En s’efforçant autant qu’il a pu d’éviter l’éclatement de l’Empire, Charles a voulu préserver ses peuples de ce déclin qu’il ne prévoyait que trop bien. Son échec même retentit comme une mise en garde salutaire, qu’il convient de comprendre dans toute son ampleur. Il serait en effet erroné de ramener l’exemple qu’il constitue pour les hommes politiques à un simple exemple moral. Son engagement est indissociable d’une conception politique précise, en dehors de laquelle il n’a pas lieu d’être, et qui s’inscrit en particulier en faux contre tout souverainisme nationaliste, qui en est l’antithèse. Le risque de confusion est grand de nos jours où ce qu’on nomme la mondialisation se généralise toujours davantage, et semble s’opposer au souverainisme.
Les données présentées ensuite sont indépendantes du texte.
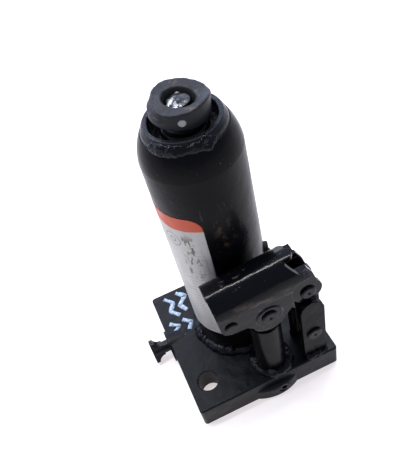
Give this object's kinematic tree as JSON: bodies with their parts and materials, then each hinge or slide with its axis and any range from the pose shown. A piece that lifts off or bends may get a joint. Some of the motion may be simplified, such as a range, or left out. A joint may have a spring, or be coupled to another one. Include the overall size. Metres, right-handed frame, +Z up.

Mais il s’agit en vérité de deux stades de la même philosophie politique, qui n’est autre que l’anomie libérale dont nous voyons de nos jours un aboutissement. S’en libérer suppose de rompre avec les principes qui l’animent, pour retrouver ceux de la vraie science politique.
L’échec de Charles de Habsbourg est ainsi un testament, dont la méditation doit nous conduire à prendre conscience de la nécessité de reconsidérer en profondeur notre conception de la politique.